(Exercise prompt):
Filter the data for lines with the word "before", then copy every line so identified.

:: Entries provided ::

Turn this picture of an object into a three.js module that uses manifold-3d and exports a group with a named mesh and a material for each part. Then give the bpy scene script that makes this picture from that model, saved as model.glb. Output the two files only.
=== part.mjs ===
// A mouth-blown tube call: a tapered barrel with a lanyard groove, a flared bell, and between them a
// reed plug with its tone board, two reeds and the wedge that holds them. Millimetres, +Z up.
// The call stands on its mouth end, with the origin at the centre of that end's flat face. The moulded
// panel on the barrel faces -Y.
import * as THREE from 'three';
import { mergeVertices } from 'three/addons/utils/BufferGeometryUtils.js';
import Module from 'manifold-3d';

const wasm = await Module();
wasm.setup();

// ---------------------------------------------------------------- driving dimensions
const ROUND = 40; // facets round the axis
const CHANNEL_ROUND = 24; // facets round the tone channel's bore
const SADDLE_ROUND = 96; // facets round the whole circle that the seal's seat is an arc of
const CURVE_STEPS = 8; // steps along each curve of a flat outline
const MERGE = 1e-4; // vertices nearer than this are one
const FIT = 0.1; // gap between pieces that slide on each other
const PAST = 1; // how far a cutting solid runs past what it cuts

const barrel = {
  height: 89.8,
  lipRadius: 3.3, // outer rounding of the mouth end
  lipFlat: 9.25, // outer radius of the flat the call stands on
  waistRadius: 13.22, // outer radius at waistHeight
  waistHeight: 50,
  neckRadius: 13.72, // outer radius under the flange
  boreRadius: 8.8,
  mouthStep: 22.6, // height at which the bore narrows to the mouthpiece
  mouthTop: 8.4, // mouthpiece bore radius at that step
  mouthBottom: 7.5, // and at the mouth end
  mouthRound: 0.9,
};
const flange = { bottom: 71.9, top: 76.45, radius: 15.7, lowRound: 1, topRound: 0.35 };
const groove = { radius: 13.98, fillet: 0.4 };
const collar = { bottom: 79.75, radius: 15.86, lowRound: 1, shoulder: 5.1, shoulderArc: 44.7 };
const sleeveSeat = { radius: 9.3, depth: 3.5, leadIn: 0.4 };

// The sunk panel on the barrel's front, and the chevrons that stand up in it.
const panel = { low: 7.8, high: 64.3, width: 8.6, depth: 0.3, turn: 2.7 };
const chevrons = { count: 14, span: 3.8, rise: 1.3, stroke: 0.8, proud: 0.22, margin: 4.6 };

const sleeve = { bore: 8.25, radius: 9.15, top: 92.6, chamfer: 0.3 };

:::
:: Entries provided ::

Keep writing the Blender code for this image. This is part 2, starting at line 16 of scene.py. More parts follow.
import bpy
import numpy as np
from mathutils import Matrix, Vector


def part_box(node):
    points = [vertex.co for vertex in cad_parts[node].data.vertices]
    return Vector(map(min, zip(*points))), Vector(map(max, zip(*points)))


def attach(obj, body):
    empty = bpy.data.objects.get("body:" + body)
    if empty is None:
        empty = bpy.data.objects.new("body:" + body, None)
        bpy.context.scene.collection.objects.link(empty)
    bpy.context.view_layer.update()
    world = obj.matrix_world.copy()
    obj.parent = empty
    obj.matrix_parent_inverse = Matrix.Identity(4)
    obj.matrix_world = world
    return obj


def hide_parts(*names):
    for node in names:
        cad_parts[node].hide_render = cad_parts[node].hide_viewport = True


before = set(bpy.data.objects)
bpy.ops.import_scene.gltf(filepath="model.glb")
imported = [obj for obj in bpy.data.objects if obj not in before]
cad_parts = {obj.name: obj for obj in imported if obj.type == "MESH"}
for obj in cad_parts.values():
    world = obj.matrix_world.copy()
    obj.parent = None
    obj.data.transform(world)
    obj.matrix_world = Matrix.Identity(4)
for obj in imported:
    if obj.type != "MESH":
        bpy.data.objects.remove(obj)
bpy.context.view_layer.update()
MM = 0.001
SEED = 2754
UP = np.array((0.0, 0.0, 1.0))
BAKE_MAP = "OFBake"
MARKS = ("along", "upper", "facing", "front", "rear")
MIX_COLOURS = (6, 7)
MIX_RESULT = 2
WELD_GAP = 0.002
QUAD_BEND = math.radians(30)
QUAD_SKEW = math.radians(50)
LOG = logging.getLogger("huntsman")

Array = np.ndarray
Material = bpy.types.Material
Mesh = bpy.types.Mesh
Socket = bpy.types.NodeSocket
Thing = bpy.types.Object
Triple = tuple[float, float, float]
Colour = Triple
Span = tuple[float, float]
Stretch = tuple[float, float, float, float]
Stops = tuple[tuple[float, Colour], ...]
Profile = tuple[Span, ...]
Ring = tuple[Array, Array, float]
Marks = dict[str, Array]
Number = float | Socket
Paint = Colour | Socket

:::
:: Entries provided ::

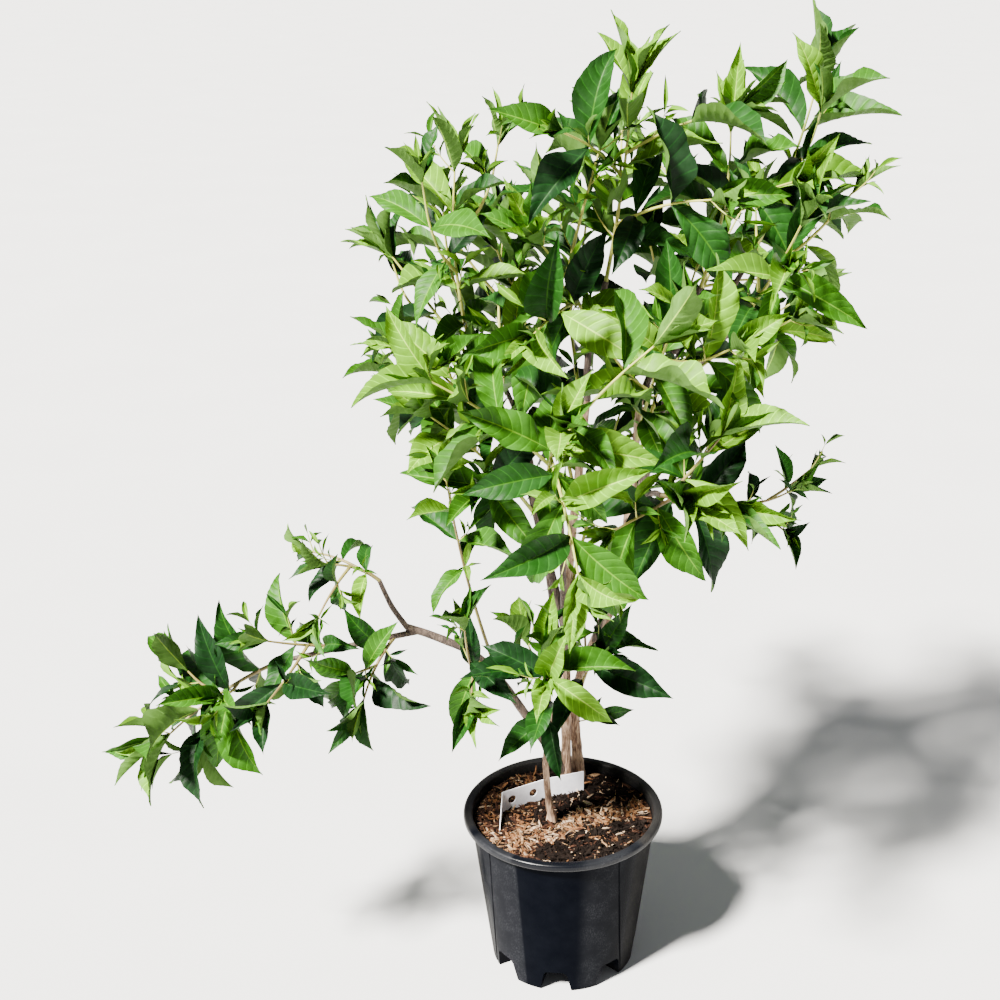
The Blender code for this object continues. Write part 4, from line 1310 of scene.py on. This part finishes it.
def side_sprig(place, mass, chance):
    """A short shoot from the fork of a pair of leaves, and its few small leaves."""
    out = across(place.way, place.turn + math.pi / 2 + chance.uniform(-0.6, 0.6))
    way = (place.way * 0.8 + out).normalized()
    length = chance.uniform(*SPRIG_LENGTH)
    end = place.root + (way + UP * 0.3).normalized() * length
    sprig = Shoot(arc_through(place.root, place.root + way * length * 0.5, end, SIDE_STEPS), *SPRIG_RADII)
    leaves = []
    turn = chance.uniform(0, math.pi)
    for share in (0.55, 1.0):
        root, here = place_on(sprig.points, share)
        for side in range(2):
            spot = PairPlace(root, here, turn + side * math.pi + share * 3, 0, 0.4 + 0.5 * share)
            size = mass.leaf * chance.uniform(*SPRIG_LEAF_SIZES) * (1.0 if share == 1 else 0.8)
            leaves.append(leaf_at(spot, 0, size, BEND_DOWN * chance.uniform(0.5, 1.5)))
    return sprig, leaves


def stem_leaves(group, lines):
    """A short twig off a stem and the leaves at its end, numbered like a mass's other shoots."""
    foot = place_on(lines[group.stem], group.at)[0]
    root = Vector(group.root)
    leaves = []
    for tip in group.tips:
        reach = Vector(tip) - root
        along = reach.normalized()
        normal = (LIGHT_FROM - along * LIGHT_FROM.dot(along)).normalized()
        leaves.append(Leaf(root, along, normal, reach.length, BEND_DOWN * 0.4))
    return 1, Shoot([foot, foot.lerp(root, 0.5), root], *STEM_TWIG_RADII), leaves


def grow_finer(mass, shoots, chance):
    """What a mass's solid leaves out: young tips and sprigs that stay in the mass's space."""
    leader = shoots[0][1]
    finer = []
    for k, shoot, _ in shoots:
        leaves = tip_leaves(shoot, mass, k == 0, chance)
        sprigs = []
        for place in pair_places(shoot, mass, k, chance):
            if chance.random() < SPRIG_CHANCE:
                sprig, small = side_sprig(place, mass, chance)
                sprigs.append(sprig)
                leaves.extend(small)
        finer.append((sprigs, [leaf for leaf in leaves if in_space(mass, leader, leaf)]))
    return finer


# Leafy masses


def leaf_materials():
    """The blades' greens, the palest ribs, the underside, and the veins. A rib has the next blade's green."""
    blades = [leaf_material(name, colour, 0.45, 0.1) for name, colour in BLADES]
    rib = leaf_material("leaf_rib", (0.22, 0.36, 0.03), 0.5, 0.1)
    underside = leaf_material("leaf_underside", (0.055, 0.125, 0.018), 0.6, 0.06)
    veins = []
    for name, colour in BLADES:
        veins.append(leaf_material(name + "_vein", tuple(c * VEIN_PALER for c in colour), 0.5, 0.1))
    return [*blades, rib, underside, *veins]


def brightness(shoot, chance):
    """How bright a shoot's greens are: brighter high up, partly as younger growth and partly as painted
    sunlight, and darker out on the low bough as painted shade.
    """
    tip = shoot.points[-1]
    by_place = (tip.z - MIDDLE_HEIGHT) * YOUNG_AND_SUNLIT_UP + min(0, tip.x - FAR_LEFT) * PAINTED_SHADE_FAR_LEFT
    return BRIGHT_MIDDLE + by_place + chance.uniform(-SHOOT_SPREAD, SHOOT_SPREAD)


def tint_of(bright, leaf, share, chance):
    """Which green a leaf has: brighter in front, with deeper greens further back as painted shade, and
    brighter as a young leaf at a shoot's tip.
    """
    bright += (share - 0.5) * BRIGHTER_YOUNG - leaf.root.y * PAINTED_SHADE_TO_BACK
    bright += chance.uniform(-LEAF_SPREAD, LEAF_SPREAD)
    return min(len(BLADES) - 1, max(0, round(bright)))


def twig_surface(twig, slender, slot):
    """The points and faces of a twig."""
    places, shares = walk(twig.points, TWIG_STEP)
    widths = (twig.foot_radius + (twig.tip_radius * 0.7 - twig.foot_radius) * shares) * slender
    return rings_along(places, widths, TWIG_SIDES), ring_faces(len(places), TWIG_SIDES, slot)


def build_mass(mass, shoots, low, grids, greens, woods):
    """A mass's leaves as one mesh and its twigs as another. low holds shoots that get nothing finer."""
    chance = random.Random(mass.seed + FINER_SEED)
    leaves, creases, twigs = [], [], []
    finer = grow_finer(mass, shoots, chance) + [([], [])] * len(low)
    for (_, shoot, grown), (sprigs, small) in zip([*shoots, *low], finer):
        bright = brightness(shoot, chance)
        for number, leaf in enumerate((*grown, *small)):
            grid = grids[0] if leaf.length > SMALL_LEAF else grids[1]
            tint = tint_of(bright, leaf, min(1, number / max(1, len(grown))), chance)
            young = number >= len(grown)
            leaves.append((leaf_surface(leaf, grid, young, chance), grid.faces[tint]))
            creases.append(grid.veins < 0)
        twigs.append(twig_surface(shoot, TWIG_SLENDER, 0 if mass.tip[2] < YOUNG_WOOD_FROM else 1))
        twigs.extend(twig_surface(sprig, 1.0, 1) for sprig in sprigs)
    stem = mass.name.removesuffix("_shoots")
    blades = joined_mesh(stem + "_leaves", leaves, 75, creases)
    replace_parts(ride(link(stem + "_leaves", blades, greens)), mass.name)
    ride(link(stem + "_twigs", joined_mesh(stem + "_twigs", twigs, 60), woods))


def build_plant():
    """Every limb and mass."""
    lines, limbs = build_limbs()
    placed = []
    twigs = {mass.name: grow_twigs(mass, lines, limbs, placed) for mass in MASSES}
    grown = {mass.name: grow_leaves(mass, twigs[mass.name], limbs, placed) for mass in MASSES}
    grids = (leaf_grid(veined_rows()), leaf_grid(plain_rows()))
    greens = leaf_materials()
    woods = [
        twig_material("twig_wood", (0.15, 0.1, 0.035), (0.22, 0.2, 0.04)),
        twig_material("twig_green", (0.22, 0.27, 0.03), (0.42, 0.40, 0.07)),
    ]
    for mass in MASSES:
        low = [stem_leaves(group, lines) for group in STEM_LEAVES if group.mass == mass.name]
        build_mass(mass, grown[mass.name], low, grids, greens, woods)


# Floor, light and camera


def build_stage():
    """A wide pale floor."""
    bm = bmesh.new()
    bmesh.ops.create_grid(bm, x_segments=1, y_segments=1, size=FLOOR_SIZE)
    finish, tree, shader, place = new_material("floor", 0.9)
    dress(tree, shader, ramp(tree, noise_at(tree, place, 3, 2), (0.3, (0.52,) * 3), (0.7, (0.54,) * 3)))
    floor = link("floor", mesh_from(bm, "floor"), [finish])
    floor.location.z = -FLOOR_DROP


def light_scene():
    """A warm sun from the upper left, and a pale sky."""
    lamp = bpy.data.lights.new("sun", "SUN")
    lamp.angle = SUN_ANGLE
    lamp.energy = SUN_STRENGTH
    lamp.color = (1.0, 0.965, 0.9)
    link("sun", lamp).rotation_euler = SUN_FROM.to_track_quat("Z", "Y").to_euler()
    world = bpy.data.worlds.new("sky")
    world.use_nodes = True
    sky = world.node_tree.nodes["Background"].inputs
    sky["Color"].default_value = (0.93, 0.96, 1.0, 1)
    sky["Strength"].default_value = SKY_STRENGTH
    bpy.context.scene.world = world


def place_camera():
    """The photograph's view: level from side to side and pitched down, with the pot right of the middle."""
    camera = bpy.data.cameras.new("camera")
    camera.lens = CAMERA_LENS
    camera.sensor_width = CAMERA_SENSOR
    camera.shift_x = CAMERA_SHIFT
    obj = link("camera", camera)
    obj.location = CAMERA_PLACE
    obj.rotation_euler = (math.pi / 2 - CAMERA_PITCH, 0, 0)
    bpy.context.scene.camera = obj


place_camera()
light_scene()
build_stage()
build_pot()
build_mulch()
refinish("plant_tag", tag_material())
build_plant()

:::

(Solution):
before = set(bpy.data.objects)
imported = [obj for obj in bpy.data.objects if obj not in before]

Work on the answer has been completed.